■ YOUR TASK
Go through the entries below and copy each line containing the word "code".

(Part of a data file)

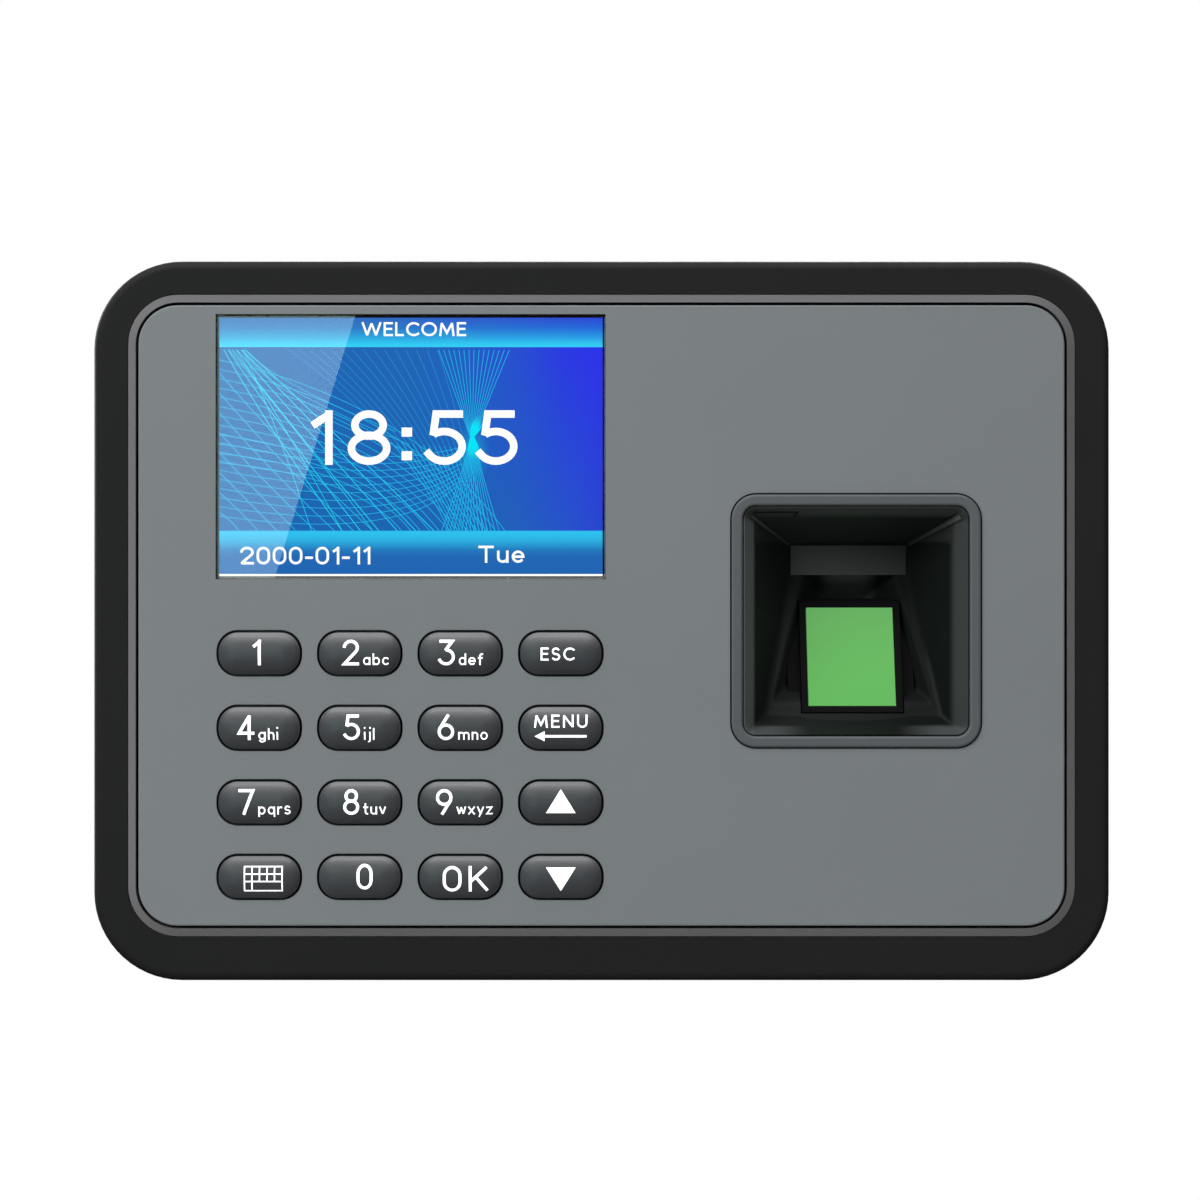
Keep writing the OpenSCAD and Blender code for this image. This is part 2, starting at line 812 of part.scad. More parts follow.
// Four screws that join the rear cover to the front shell
module cover_screws() {
    color("#8f9296") front_view()
        for (sx = [-1, 1], sy = [-1, 1]) {
            at = [sx * cover_boss_x, sy * cover_boss_y];
            peg(at, cover_screw_r, cover_seat_level - 0.5, cover_seat_level + 15);
            difference() {
                peg(at, cover_head_r, cover_seat_level - cover_head_t - 0.02,
                    cover_seat_level - 0.02);
                for (turn = [0, 90])
                    translate([each at, 0]) rotate(turn)
                        block([0, 0], [3.2, 0.7], 0, cover_seat_level - 1);
            }
        }
}

// One small pan-head screw whose head's underside is at a level, point towards the face
module small_screw(at, under, length) {
    peg(at, small_screw_r, under - 0.5, under + length);
    difference() {
        peg(at, small_head_r, under - small_head_t, under - 0.02);
        for (turn = [0, 90])
            translate([each at, 0]) rotate(turn)
                block([0, 0], [2.4, 0.55], 0, under - small_head_t + 0.8);
    }
}

// Eight small screws that hold the two boards
module board_screws() {
    color("#a5a8ab") front_view() {
        for (at = main_screws)
            small_screw(at, main_board_back - 0.02, 7);
        for (at = keypad_screws)
            small_screw(at, keypad_board_level - board_t - 0.02, 5);
    }
}

// Wall bracket: folded steel plate with two hooks, side folds and a lock tab
module wall_bracket() {
    color("#a8abae") front_view() difference() {
        union() {
            plate(bracket_w, bracket_h, 4, 0, bracket_t);
            block([0, (tab_y - bracket_h / 2) / 2 + over], [tab_w, -bracket_h / 2 - tab_y + 2 * over],
                0, bracket_t);
            block([0, tab_y + bracket_t / 2], [tab_w, bracket_t], 0, pocket_level - 0.4);
            for (sx = [-1, 1]) {
                block([sx * (bracket_w - bracket_t) / 2, 0], [bracket_t, bracket_h - 16],
                    0, bracket_flange);
                block([sx * hook_x, hook_y + bracket_t / 2], [hook_w, bracket_t],
                    0, hook_reach);
                block([sx * hook_x, hook_y + hook_rise / 2], [hook_w, hook_rise],
                    hook_reach - bracket_t, hook_reach);
            }
        }
        for (sx = [-1, 1], sy = [-1, 1])
            peg([sx * wall_hole_dx / 2, sy * wall_hole_dy / 2], wall_hole_r, -over, bracket_t + over);
        translate([0, tab_y - over, lock_level]) rotate([-90, 0, 0])
            cylinder(h = bracket_t + 2 * over, r = lock_r + 0.05);
    }
}

// Lock screw: up through the bottom of the rear cover into the bracket's tab
module lock_screw() {
    seat = -body_h / 2 + 2.4;
    color("#8f9296") front_view() translate([0, seat, lock_level]) rotate([-90, 0, 0]) {
        translate([0, 0, -0.5]) cylinder(h = 14.5, r = lock_r);
        difference() {
            translate([0, 0, -1.8]) cylinder(h = 1.78, r = lock_head_r);
            for (turn = [0, 90])
                rotate(turn) block([0, 0], [2.6, 0.6], -3, -1);
        }
    }
}

// One key: rounded cap, the flange that keeps it in the panel, and its stem
module key_cap(col, row) {
    flange_foot = key_flange_top - key_flange_t;
    color("#3c4144") front_view() translate(key_at(col, row)) {
        plate(key_w + 2 * key_flange_grow, key_h + 2 * key_flange_grow,
            key_r + key_flange_grow, flange_foot, key_flange_top);
        translate([0, 0, key_flange_top])
            soft_block(key_w, key_h, key_r, key_top - key_flange_top, key_dome_r);
        peg([0, 0], key_stem_r, key_stem_end, flange_foot);
    }
}

front_shell();
trim_frame();
face_panel();
display_window();
lcd_glass();
lcd_backlight();
lcd_flex();
keypad_mat();
keypad_board();
main_board();
board_chips();
board_connectors();
coin_cell_holder();
coin_cell();
usb_socket();
dc_jack();
well_bezel();
sensor_well();
sensor_prism();
sensor_body();
sensor_board();
sensor_cable();
speaker();
speaker_wires();
rear_cover();
rating_label();
cover_screws();
board_screws();
wall_bracket();
lock_screw();
for (col = [0:3], row = [0:3])
    key_cap(col, row);
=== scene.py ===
import math

import bpy
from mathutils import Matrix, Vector
from mathutils.geometry import delaunay_2d_cdt


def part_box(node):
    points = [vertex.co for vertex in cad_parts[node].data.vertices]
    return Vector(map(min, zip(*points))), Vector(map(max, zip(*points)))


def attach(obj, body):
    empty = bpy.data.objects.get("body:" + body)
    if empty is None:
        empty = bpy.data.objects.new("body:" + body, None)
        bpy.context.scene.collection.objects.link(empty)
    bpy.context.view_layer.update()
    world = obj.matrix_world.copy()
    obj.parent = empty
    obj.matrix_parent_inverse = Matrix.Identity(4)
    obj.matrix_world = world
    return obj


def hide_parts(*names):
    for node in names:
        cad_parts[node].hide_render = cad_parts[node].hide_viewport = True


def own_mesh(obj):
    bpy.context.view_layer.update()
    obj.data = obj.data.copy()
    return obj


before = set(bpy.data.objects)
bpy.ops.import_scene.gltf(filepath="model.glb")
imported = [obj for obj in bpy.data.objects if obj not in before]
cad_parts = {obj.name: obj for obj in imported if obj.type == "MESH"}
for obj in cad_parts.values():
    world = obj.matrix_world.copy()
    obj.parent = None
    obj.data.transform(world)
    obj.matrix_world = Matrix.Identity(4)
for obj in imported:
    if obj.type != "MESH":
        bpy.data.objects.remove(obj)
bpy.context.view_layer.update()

# A wall terminal: a black housing, a grey face with a screen and sixteen keys, and a finger well.
# Shapes are drawn in the front view, in millimetres: x to the right, y up, and the level, which
# is the distance out from the wall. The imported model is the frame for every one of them.
MM = 0.001
BODY = "terminal"
GRAIN_DEPTH = 0.2 * MM


class Box:
    """A CAD node's box in the front view: its sides, its two levels, its middle and its size."""

    def __init__(self, name):
        lo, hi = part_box(name)
        self.left, self.right, self.low, self.high, self.back, self.front = [
            v / MM for v in (lo.x, hi.x, lo.z, hi.z, -hi.y, -lo.y)]
        self.x, self.y = (self.left + self.right) / 2, (self.low + self.high) / 2
        self.w, self.h = self.right - self.left, self.high - self.low


def spot(x, y, level):
    return Vector((x, -level, y)) * MM


# -------- materials

def node_of(tree, kind, **settings):
    node = tree.nodes.new(kind)
    for key, value in settings.items():
        setattr(node, key, value)
    return node


def fill(node, **values):
    """Sets or links a node's inputs, each named as Blender shows it with _ for a space."""
    for name, value in values.items():
        socket = node.inputs[name.replace("_", " ")]
        if isinstance(value, bpy.types.NodeSocket):
            node.id_data.links.new(value, socket)
        else:
            socket.default_value = value


def new_material(name):
    material = bpy.data.materials.new(name)
    material.use_nodes = True
    tree = material.node_tree
    shader = tree.nodes["Principled BSDF"]
    return material, tree, shader


def noise_of(tree, scale, detail=3.0, stretch=(1.0, 1.0, 1.0)):
    """Noise fixed to the object, with an optional stretch along its axes."""
    mapping = node_of(tree, "ShaderNodeMapping")
    fill(mapping, Vector=node_of(tree, "ShaderNodeTexCoord").outputs["Object"], Scale=stretch)
    texture = node_of(tree, "ShaderNodeTexNoise")
    fill(texture, Vector=mapping.outputs["Vector"], Scale=scale, Detail=detail)
    return texture.outputs["Fac"]


def mapped(tree, source, low, high, to_low=0.0, to_high=1.0, ease="LINEAR"):
    """Maps one range of values to another. SMOOTHSTEP softens both of its ends."""
    ramp = node_of(tree, "ShaderNodeMapRange", interpolation_type=ease)
    fill(ramp, Value=source, From_Min=low, From_Max=high, To_Min=to_low, To_Max=to_high)
    return ramp.outputs["Result"]


def mixed(tree, factor, first, second):
    """A colour between two, each of them a colour or the output of a node."""
    mix = node_of(tree, "ShaderNodeMix", data_type="RGBA")
    first, second = [colour if isinstance(colour, bpy.types.NodeSocket) else (*colour, 1)
                     for colour in (first, second)]
    fill(mix, Factor=factor, A=first, B=second)
    return mix.outputs["Result"]


def grained(name, colour, rough, grain=0.05, grain_scale=3200.0, mottle=0.04, edge=0.12,
            metal=0.0, spec=0.5, stretch=(1.0, 1.0, 1.0)):
    """A moulded or rolled surface: fine grain, patchy roughness, faint mottling, softened edges."""
    material, tree, shader = new_material(name)
    dark = [c * (1 - mottle) for c in colour]
    light = [c * (1 + mottle) for c in colour]
    patches = noise_of(tree, 38.0, 4.0)
    patchy = mapped(tree, patches, 0.3, 0.7, rough * 0.92, rough * 1.1)
    bump = node_of(tree, "ShaderNodeBump")
    fill(bump, Strength=grain, Distance=GRAIN_DEPTH,
         Height=noise_of(tree, grain_scale, stretch=stretch))
    if edge:
        rounded = node_of(tree, "ShaderNodeBevel", samples=4)
        fill(rounded, Radius=edge * MM)
        fill(bump, Normal=rounded.outputs["Normal"])
    fill(shader, Base_Color=mixed(tree, patches, dark, light), Roughness=patchy, Metallic=metal,
         Specular_IOR_Level=spec, Normal=bump.outputs["Normal"])
    return material


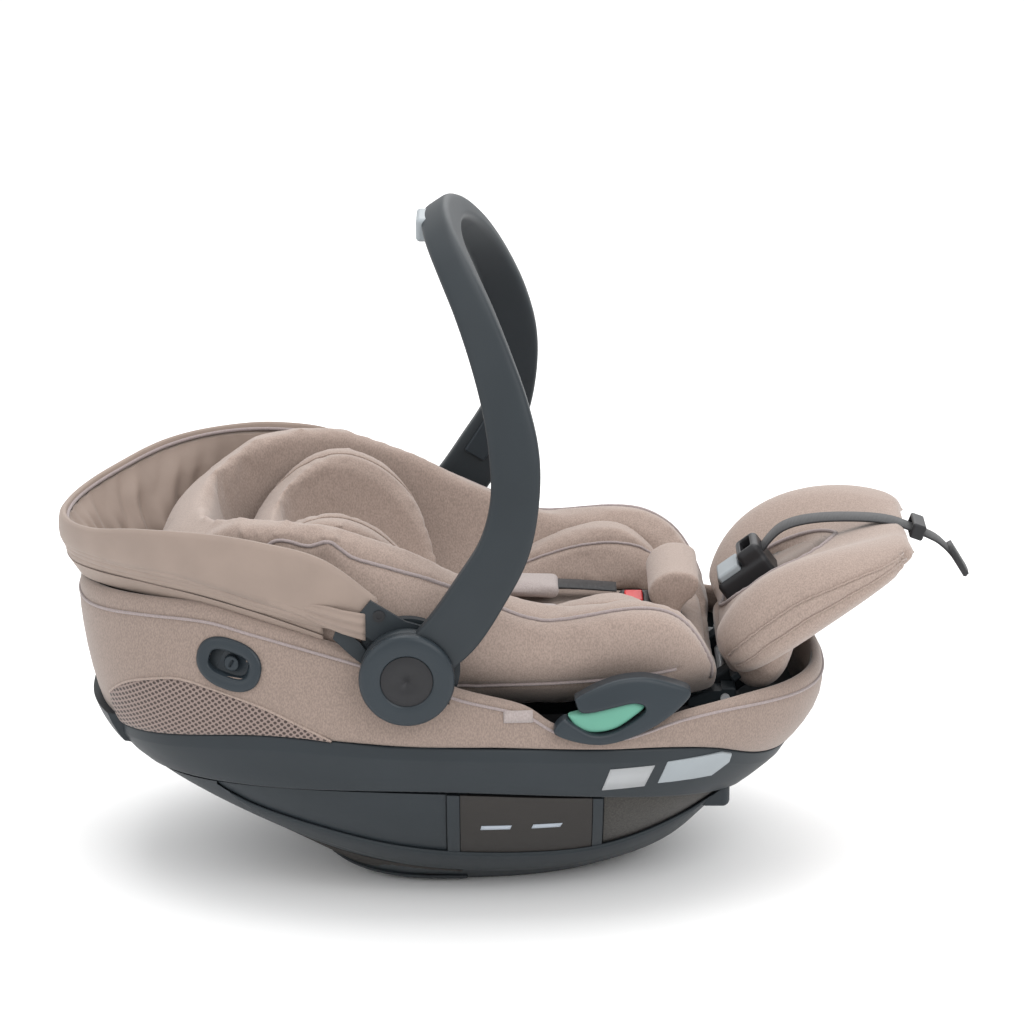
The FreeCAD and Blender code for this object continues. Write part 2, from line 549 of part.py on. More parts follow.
def build_bucket():
    outer = bucket_loft(BUCKET).common(slab(-400, BUCKET_END_X))
    pad = outer.cut(bucket_loft(CAVITY)).common(under(BUCKET_TOP))
    frame = pad.common(slab(-400, 188, z1=FRAME_TOP))
    pad = pad.cut(slab(-400, 400, z1=FRAME_TOP + FIT))
    for side in (1, -1):
        y0, y1 = sorted((side * 116.0, side * 128.0))
        lug = slab(RECLINE_X - 17, RECLINE_X + 17, y0, y1, 150, RECLINE_Z + 14)
        pad = pad.cut(slab(RECLINE_X - 17.1, RECLINE_X + 17.1, y0 - 0.1, y1 + 0.1, 150, RECLINE_Z + 14.1))
        frame = frame.fuse(lug)
    frame = frame.fuse(slab(RECLINE_X - 17, RECLINE_X + 40, -128, 128, 150, 158))
    pad = pad.cut(cylinder_y(15.0, -190, -128, RECLINE_X, RECLINE_Z))
    pad = pad.cut(cylinder_y(15.0, 128, 190, RECLINE_X, RECLINE_Z))
    pad = pad.cut(cylinder_y(5.4, -128, 128, RECLINE_X, RECLINE_Z))
    frame = frame.cut(cylinder_y(RECLINE_PIN_R + 0.05, -140, 140, RECLINE_X, RECLINE_Z))
    for y0 in LEG_LUG_Y:
        lug = box_round(170, LEG_X + 9, y0, y0 + LEG_LUG_W, LEG_Z - 9, LEG_Z + 9, 2.0)
        lug = lug.cut(slab(-400, 400, z0=FRAME_TOP, z1=400).common(slab(-400, 199)))
        frame = frame.fuse(lug)
    frame = frame.cut(cylinder_y(4.05, -120, 120, LEG_X, LEG_Z))
    pocket = slab(BUCKLE_X - 21, BUCKLE_X + 21, -30, 30, 150 + 4, 300)
    pad = pad.cut(pocket)
    for y0 in LEG_ARM_Y:
        pad = pad.cut(cylinder_y(16.5, y0 - 1, y0 + LEG_LUG_W + 1, LEG_X, LEG_Z))
    wall = hull(0.8).cut(hull(-WALL - 1.0)).common(under(SHELL_TOP, shift=4))
    socket = socket_room(4.0, 5.0)
    pad = pad.cut(wall).cut(socket).cut(mirrored(socket))
    pad = max(pad.Solids, key=lambda solid: solid.Volume)
    save("bucket_pad", pad)
    save("seat_frame", frame)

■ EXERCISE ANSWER
Keep writing the OpenSCAD and Blender code for this image. This is part 2, starting at line 812 of part.scad. More parts follow.
The FreeCAD and Blender code for this object continues. Write part 2, from line 549 of part.py on. More parts follow.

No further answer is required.